# Giraffe Paper Products

This archive contains reusable work products for the manuscript *Pangenomics enables genotyping known structural variants in 5,202 diverse genomes*. It is organized as follows:

* `HGSVC_*`: Minimal graph indexes needed for running Giraffe against the HGSVC structural variant graph, with 6 embedded haplotypes and a path cover of graph regions without haplotypes. Giraffe will be able to relatively quickly regenerate the `.min` and `.gg` index files at runtime.
    * `HGSVC_hs38d1.full.gbwt`: Haplotype index
    * `HGSVC_hs38d1.dist`: Distance index
    * `HGSVC_hs38d1.xg`: Graph in xg format

## Structural variant products

* VCF at the SV site level. Alleles were combined if matching (>=80% reciprocal overlap or sequence similarity). The allele was counted across all alleles at each site for each sample.
	* `vggiraffe-sv-mesa-svsites.vcf.gz` and `vggiraffe-sv-mesa-svsites.vcf.gz.tbi`: VCF and index for the 2,000 MESA samples.
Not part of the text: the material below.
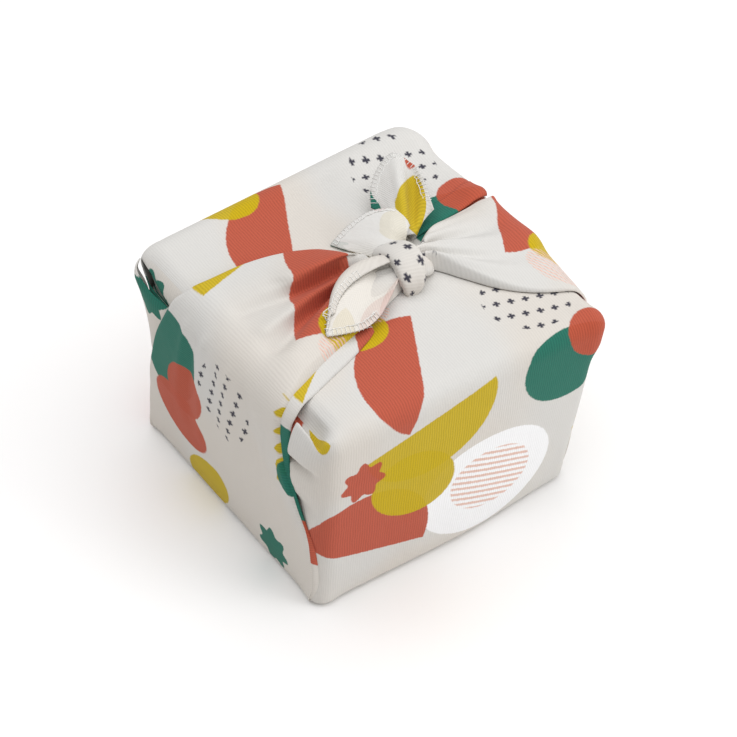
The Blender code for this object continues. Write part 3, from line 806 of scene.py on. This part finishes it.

No genotypes, just SV site definition and allele frequency estimate.
	* `vggiraffe-sv-2504kgp-svsites.vcf.gz` and `vggiraffe-sv-2504kgp-svsites.vcf.gz.tbi`: VCF and index for the 2,504 unrelated individuals in the 1000 Genomes Project. No genotypes, just SV site definition and allele frequency estimate (including for each of the super populations EUR/AFR/EAS/SAS/AMR).
	* `vggiraffe-sv-2504kgp-svsites.gt.vcf.gz` and `vggiraffe-sv-2504kgp-svsites.gt.vcf.gz.tbi`: VCF and index for the 2,504 unrelated individuals in the 1000 Genomes Project. Includes allele counts, genotypes and genotype qualities, in addition to INFO such as allele frequency in all samples or for each of the super populations EUR/AFR/EAS/SAS/AMR.
* Raw VCFs: VCF containing all the information from `vg call` (inc. GL) but at the allele level, i.e. >1M alleles. 
	* `vggiraffe-sv-2504kgp-raw.vcf.gz` and `vggiraffe-sv-2504kgp-raw.vcf.gz.tbi` VCF and index for the 2,504 unrelated individuals of the 1000 Genomes Project.
	* `vggiraffe-sv-relkgp-raw.vcf.gz` and `vggiraffe-sv-relkgp-raw.vcf.gz.tbi` VCF and index for the related individuals of the 1000 Genomes Project.
* eQTLs from the Geuvadis data
	* `vggiraffe-sv-eqtl-geuvadis.FDR01.csv`: SV-eQTLs when analyzing SVs in all the samples or separately EUR and YRI samples.
	* `vggiraffe-geuvadis-sveqtl-gene-families.csv`: Gene families significantly enriched in SV-eQTLs.
	* `vggiraffe-geuvadis-eqtl-snv-indel-svs.csv.gz`: eQTLs when jointly analyzing SNV/indel/SV in all the samples.
	* `vggiraffe-geuvadis-eqtl-svonly.csv`: SV-eQTLs in genes with no SNV/indel eQTLs.
* `vggiraffe-sv-superpop-af-diff-med10.csv.gz`: SVs with population signatures in the 1000 Genomes Project dataset (>10% difference with the median frequency across all super population)
* `vggiraffe-sv-2504kgp-pcgenes.tsv.gz`: SVs around protein-coding genes (promoter, UTR, intron or exon) in the 1000 Genomes Project dataset

More details are provided about the information in each of these files in [`https://github.com/vgteam/giraffe-sv-paper/tree/master/scripts/sv/eqtl/files-README.md`](https://github.com/vgteam/giraffe-sv-paper/tree/master/scripts/sv/eqtl/files-README.md) and [`https://github.com/vgteam/giraffe-sv-paper/tree/master/scripts/sv/describe-svs/files-README.md`](https://github.com/vgteam/giraffe-sv-paper/tree/master/scripts/sv/describe-svs/files-README.md).

## DeepVariant products

* `model.ckpt-25600*`: DeepVariant model files used for trained deepvariant runs.